Even before the 1970s, the situation was such that an agrarian reform law was passed in 1966, during the presidency of Luis Somoza. Its first article defended "the fundamental modification of land tenure and of its legal structuring and systems of exploitation, aimed at obtaining, with equitable distribution of the cultivable area and its rent and an increase of production, an increase in the standard of living of the peasant masses and their incorporation into the process of the development of the country and the integral development of the nation."

Four Indispensible Decisions

Since there is many a slip twixt cup and lip, history demonstrated that the Somocista Agrarian Reform Institute was better able to colonize new lands because it was politically easier to implement than to redistribute the estates. It demonstrated also that, contrary to what extremist jurists still claim, a law is not enough to be able to act. What is done badly can be put right through law, and estate or latifundista property was done badly from its historic roots. But a law that does not turn the aspirations of the majorities into reality cannot enjoy legitimacy.

The profile of land tenure distribution in Nicaragua today is one of the most equitable in Latin America.
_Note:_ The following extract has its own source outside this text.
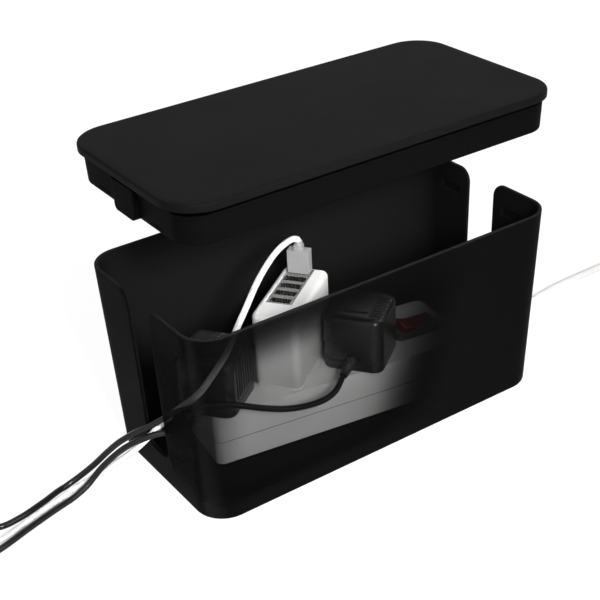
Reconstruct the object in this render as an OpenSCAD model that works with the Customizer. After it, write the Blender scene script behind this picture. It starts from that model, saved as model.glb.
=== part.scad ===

But four things are indispensible if this potential is to be taken advantage of and the social equilibrium preserved, without spoiling the economic equilibrium by incurring economically untenable costs or, to compensate for them, committing even greater errors such as privatizing TELCOR.

It is indispensable today to:
Legally consolidate small and medium productive property and remove the hobbles it has always worn as a dominated social force, so it can take economic root.

Compensate those affected for their expropriated properties, but only for the value of the improvements they can demonstrate having made or an estimate of them and for an overall amount compatible with the country's economic possibilities.

Return expropriated properties only when the change of owner really implies more efficient use of the land, in conditions of equal access to social resources and credit.

Stress the principle of compensation over devolution.

All this requires political will. Those who hope to govern tomorrow must decide today if they want to administer a governable country or prefer to use the radical rhetoric of the extremist jurists to win the votes and financial support of those affected by the changes. They must decide if they want to occupy a government or build a state.